For our February theme, Shannon picked French Food! Her reasoning: it’s romantic-y for anyone wishing to go the extra mile for Valentine’s day, and international for anyone wishing they could travel right about now.  And oh so refined!  Anything “French” will do.  A signature french dish (anyone brave enough to try to veganize escargot?), food in the shape of something french (a cookie eiffel tower?), or just have French in the name (French peas, French fries, French toast, etc.).  So many possibilities!

This is what we made (in the words of those who made it):

Slynn: Pear Chocolate Cream Galette; Heartish-shaped Biscuits

Today I made this “Pear Chocolate Cream Galette” from the 100 Best Vegan Baking Recipes. I’d been wanting to make this for a while, and it happens to have a French word in the title. I guess a galette is a baked dessert wrapped in a crust. There were a lot of steps in this recipe. There is a pie crust to make, a vanilla cream sauce, a melted chocolate layer, some sliced pears mixed with sugar and lemon juice. I hope those things taste good together!

vegan pear galette

This weekend I also made some heartish-shaped biscuits from the same book, which aren’t French at all, but were an excuse to turn the oven on and heat up the house. They are kind of cute? I also made some brownies from this same book on Friday, which are not French and I burned them so I didn’t take a photo. I know Ramon loves me because he ate them anyway, and said they were good.

vegan heart-shaped biscuits

Lauren: Opera Cake

For February 2021 club de pâtisserie végétalien, I made an opera cake, which Shannon describes generally (she didn’t taste this specific one) as a “a wonderfully tasty, pain in the butt cake”. I agree fully with that sentiment after making and eating one!

The first day I started working on this cake was during rolling blackout time (note: February 2021 we had a winter storm in Texas that knocked out about 40% of power generation in the state, where temperatures stayed well below freezing for days, getting as cold as it ever has in the state), so it was purely a research day looking at non-vegan opera cake recipes, trying to put together vegan replacements for all the components: sponge, coffee syrup (already vegan), ganache, coffee buttercream, and chocolate glaze. At first I tried to come up with a vegan version of a sponge by looking at non-vegan ones. The opera cake uses a jaconde sponge, which usually has a lot of eggs. What I came up with did not turn out well at baking.
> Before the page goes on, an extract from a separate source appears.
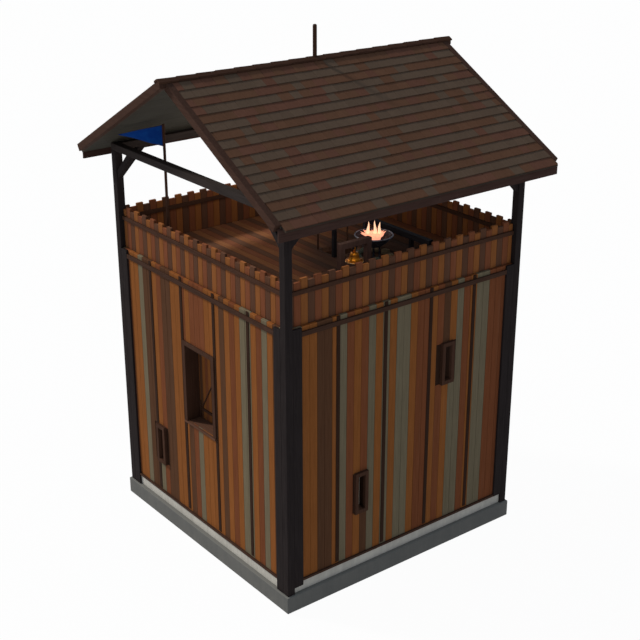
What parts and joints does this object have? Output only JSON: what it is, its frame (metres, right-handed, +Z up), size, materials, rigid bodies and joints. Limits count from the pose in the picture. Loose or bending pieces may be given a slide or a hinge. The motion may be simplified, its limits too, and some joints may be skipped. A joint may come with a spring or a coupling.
{
  "type": "wooden watchtower",
  "caption": "Square boarded watchtower on a concrete slab, with a crenellated lookout deck, open timber frame, shingled gable roof, bell, fire brazier and a blue pennant.",
  "frame": {"origin": "centre of the slab's underside, on the ground", "axes": "+Z up, -Y to the front gable with the window, +X to the right eave side, ridge along Y"},
  "size_m": [7.4, 7.61, 11.2743],
  "materials": {
    "concrete": "weathered grey concrete",
    "pale_stone": "smooth pale render",
    "dark_post": "charred, almost black timber",
    "wall_boards": "upright boards of mixed orange, red-brown and grey",
    "parapet_boards": "upright boards of mixed orange, red-brown and grey",
    "brown_trim": "dark brown stained timber",
    "sill_board": "red-brown timber",
    "deck_planks": "worn brown planks",
    "shingles": "brown and grey shingles in courses",
    "black_timber": "black stained timber",
    "pennant_cloth": "plain blue cloth",
    "black_iron": "blackened iron",
    "bronze": "golden bell bronze",
    "glow": "glowing coals and flames",
    "hearth_stone": "rough field stones"
  },
  "bodies": {
    "tower": {"foundation_slab": "concrete", "plinth_course": "pale_stone", "post_front_left": "dark_post", "post_front_right": "dark_post", "post_back_left": "dark_post", "post_back_right": "dark_post", "wall_front": "wall_boards", "wall_right": "wall_boards", "wall_back": "wall_boards", "wall_left": "wall_boards", "corner_studs": "dark_post", "wall_battens": "brown_trim", "wall_rails": "brown_trim", "window_frame": "brown_trim", "window_sill": "sill_board", "window_shutter": "wall_boards", "slit_frames": "brown_trim", "deck": "deck_planks", "parapet_front": "parapet_boards", "parapet_right": "parapet_boards", "parapet_back": "parapet_boards", "parapet_left": "parapet_boards", "parapet_outer_rails": "brown_trim", "parapet_inner_rails": "brown_trim", "hatch_guard": "black_timber", "ladder_stiles": "sill_board", "tie_beams": "dark_post", "eave_plates": "dark_post", "knee_braces": "dark_post", "roof_slope_left": "shingles", "roof_slope_right": "shingles", "ridge_cap": "shingles", "barge_boards": "brown_trim", "eave_fascias": "brown_trim", "roof_finial": "brown_trim", "pennant_pole": "brown_trim", "pennant": "pennant_cloth", "bell_frame": "brown_trim", "bell_bracket": "black_iron", "brazier_bowl": "black_iron", "brazier_legs": "black_iron", "brazier_fire": "glow", "hearth_stones": "hearth_stone", "bench": "black_timber"},
    "bell": {"bell": "bronze"}
  },
  "joints": [
    {"name": "bell_swing", "type": "hinge", "parent": "tower", "child": "bell", "pos_m": [1.935, -0.484, 7.058], "axis": [0, 1, 0], "range_deg": [-30, 30]}
  ]
}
Upon making parts of the cake, I struggled a bit at all steps. I had to remake the failed sponge, using 1.5 times the recipe at https://projectveganbaking.com/vegan-diva-cake/, changing the flavorings a bit. I am happy that failing with my own sponge led me to this recipe because I think it would be good to try in petit fours or maybe even as a roll cake…things I have not been successful with in the past based on the sponges I’ve tried. It tasted pretty good and had a texture that suited.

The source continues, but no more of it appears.